Since so many of us are only here because our own ancestors were helped by strangers on their own long journeys of exile and re-rooting, can we refuse to help those who now find themselves, through no fault of their own, in a similar situation?

We who have all of this experience through our life in dance are perhaps uniquely suited to bring an attitude of generosity, connection, and welcome to the refugees whom Fate has led to our neighbourhoods in search of peace and a new beginning.

Many dancers, of course, are already deeply engaged. Hanna Hohensinn and Annabel Ruth write beautifully in this issue about their experiences of dancing with refugees. Ursula Hasenburg and Irini Asbach of Milelja Inselgarten on Lesvos have been truly extraordinary in coordinating donations from their visitors to support the thousands of refugees who came through Lesvos last year. My friend Liz from England who danced with me there was then motivated to volunteer on Samos with an organization which supports refugees; Heike Lauterbach did the same on Lesvos in January of this year. Maren Lueg in Hagen has founded an ensemble with refugee musicians from Syria, playing concerts every week where refugees and German people celebrate together. The name of the group is Hamam Abbiad, which means ‘white dove’ the symbol for peace (see Maren’s article this issue). In Dießen am Ammersee, Irmela Hartenstein has been involved with refugees, as has Katharina Balle-Doerr at St-Petersberg near Dachau, which this year had a wonderful exhibition in their church pointing out that Joseph and Maria, on the eve of the Nativity, were also refugees in search of shelter.

These are just a few examples, and I have heard of many more. Those dancers who are also dance movement therapists have access to an even wider repertoire of possibilities. Precisely because it is nonverbal, dance is an invaluable way to transcend language barriers, but we don’t need to actually dance with refugees in order to be able to offer helpful support; just our experience of circle dancing can help us to open our hearts, understand their predicament and offer to help in any way we can, even it is ‘just’ sorting clothes, making sandwiches or teaching a new language.

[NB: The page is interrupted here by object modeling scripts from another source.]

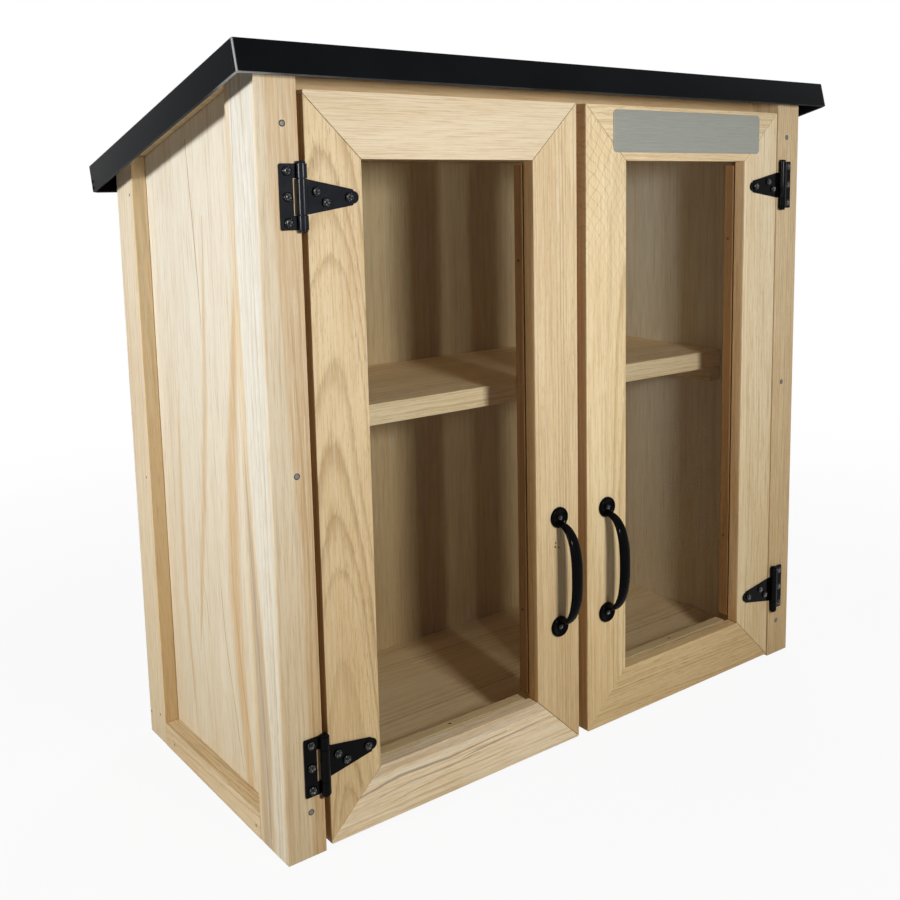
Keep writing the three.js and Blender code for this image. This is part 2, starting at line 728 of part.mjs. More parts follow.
const bookBox = new THREE.Group();
bookBox.add(cabinet());
bookBox.add(roof());
bookBox.add(doorGroup("left", LEFT_HINGES_FROM_ENDS, LEFT_HANDLE_RISE));
bookBox.add(doorGroup("right", RIGHT_HINGES_FROM_ENDS, RIGHT_HANDLE_RISE));
const label = piece("name_plate", namePlate(), brushedPlate);
label.position.set(
  DOOR_MEETING_GAP / 2 + doorWidth / 2 + NAME_PLATE_SHIFT,
  frontFace,
  doorTop - NAME_PLATE_FROM_TOP - NAME_PLATE_HEIGHT / 2,
);
bookBox.add(label);

export default bookBox;
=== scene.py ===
"""Looks of a street book exchange box: pine boards, metal roof, hinges, pulls, panes and a studio."""
import math
from typing import NamedTuple

import bmesh
import bpy
from bpy.props import FloatProperty, FloatVectorProperty, IntProperty, PointerProperty
from mathutils import Matrix, Vector


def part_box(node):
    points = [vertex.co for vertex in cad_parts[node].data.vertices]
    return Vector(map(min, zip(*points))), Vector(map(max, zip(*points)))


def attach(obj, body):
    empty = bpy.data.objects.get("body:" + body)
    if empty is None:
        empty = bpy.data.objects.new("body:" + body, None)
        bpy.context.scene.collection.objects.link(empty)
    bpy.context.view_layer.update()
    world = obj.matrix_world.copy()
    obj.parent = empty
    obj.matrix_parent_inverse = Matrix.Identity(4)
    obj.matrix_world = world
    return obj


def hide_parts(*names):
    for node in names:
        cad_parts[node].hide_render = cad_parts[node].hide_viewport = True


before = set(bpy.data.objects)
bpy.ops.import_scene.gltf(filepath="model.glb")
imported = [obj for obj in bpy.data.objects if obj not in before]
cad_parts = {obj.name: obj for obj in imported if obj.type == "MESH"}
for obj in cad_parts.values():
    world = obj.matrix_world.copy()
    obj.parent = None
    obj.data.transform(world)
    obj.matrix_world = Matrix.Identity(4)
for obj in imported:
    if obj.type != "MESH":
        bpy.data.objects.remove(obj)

bl_info = {
    "name": "Street Book Exchange Box",
    "version": (1, 0, 0),
    "blender": (4, 5, 0),
    "location": "View3D > Sidebar > Book Box",
    "description": "Dresses a book exchange box in pine, black metal and clear panes, in a plain studio",
    "category": "Object",
}

# Shapes are worked out in millimetres and placed in metres
MM = 0.001
X_AXIS = Vector((1, 0, 0))
Y_AXIS = Vector((0, 1, 0))
Z_AXIS = Vector((0, 0, 1))
ORIGIN = Vector((0, 0, 0))
FULL_TURN = 2 * math.pi
SIDES = ("left", "right")
LEVELS = ("top", "bottom")
OUTWARD_SIGNS = {"left": -1, "right": 1}


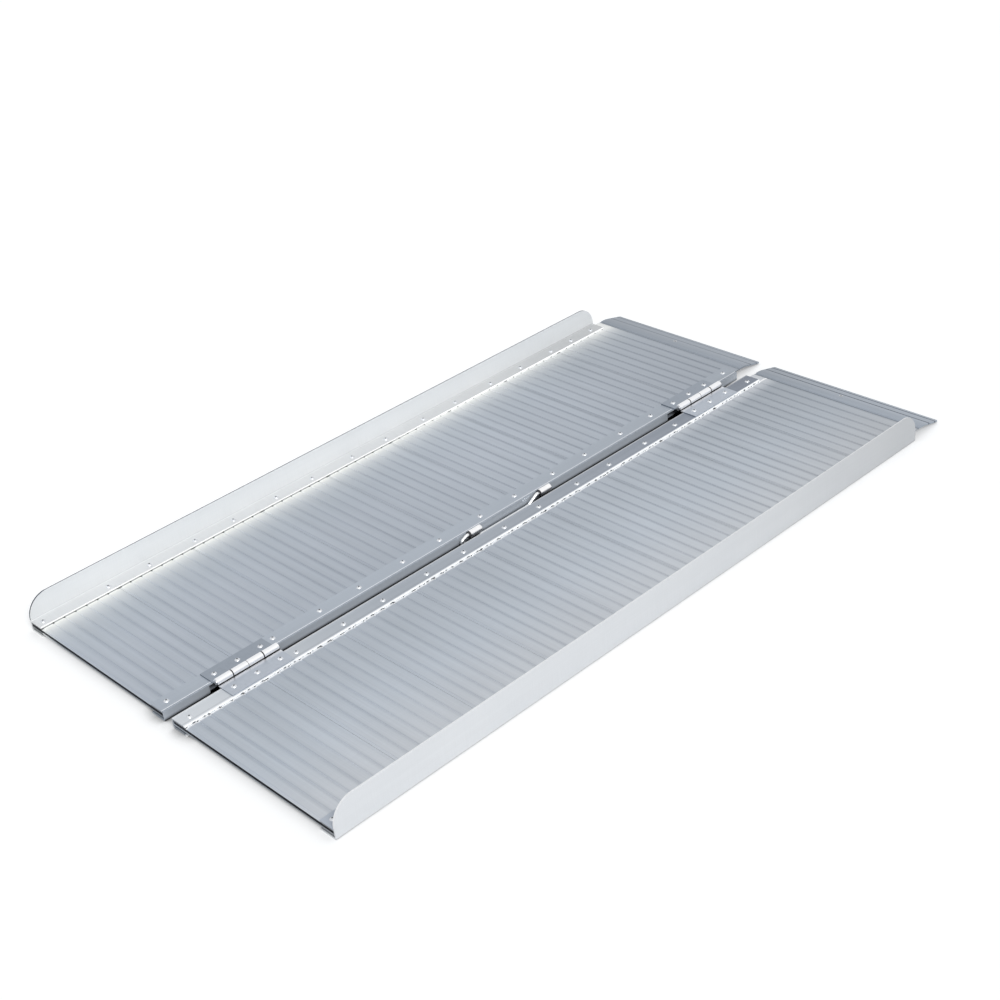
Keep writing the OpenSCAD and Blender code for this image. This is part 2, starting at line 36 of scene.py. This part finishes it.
LENS = 62.268
SENSOR = 36.0

# Stage: a floor with painted shade where the ramp stands close to it, most of all in the fold's gap
FLOOR_SIZE = 30.0
FLOOR_COLOUR = (0.80, 0.80, 0.80)
FLOOR_SEEN = 0.28
FLOOR_SHADOW_REACH = 0.05
FLOOR_SHADE = 0.80
FLOOR_SHADE_SPAN = (0.25, 0.90)
GAP_SHADE_HALF_W = 0.03
GAP_SHADE_END = 0.57
WHITE = (1, 1, 1)
WORLD_LIGHT = (0.94, 0.97, 1.0)
WORLD_STRENGTH = 0.5
SUN_FROM = Vector((3.0, -1.2, 3.0))
SUN_STRENGTH = 2.1
SUN_ANGLE = 30

# Axes of the die lines
ALONG_X, ALONG_Y = 0, 1

# Places on the part, read from the frame, in metres
FLANGE_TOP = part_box("left_centre_channel")[1][2]
DECK_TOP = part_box("left_plank_1")[1][2]
HALF_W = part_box("right_kerb_rail")[1][0]
HALF_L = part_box("right_landing_lip")[1][1]
LIP_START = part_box("right_landing_lip")[0][1]
CHANNEL_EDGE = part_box("right_centre_channel")[1][0]
CHANNEL_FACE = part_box("right_centre_channel")[0][0]
HINGE_MIDS = [
    sum(corner[1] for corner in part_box(f"{end}_hinge_right_leaf")) / 2 for end in ("front", "rear")
]

# Places that the frame's boxes don't give, in metres
KERB_EDGE = -0.3282
KERB_WALL = 0.3555
BARREL_R = 0.0055
KNUCKLE = 0.027
LIP_HOLE_X, LIP_HOLE_Y, LIP_HOLE_R = 0.18485, 0.6117, 0.003
PLANKS, PLANK_P = 9, 0.1373
GROOVE_FIRST, RIB_P = 0.0204, 0.0193
GROOVE_ZONE = 0.002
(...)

My hope in writing this letter is to encourage others to share their experiences, ask questions, and to learn from each other. We could begin to do this either in future issues of Neue Kreise Ziehen, or via the online forum which Hanna Hohensinn has recently set up on the Choretaki website. It’s easy to join at www.choretaki.com under Forums (you can also check out Hanna’s blog about working with refugees in Vienna). If other people are networking in a similar way already, it would be wonderful to widen the web so we all are connected.

In conclusion, I would like to speak my truth to you.

My heart is a refugee, determined to flee an insane world of hatred and war. My heart longs to return home, via the time-travelling magic of the dance circle, to the original Old European values of community, belonging, partnership, and peace. The dances teach us mutual support and the beauty of community – in my view, every dance circle is a temporary community – where everyone is welcome, everyone is warm, everyone has shelter, food, and friends, and everyone’s life has value and meaning. The more we practice this in our dance events, the more we we will be able to bring it about in our daily lives, creating places of welcome and a culture of peace.

We have Kurdish friends who came as refugees to Athens years ago, with whom we dance from time to time. They tell me: ‘It doesn’t matter that we had to leave our homes, or even that we don’t have a home to go back to. Wherever we are, whenever we dance, the earth beneath our feet becomes our home.’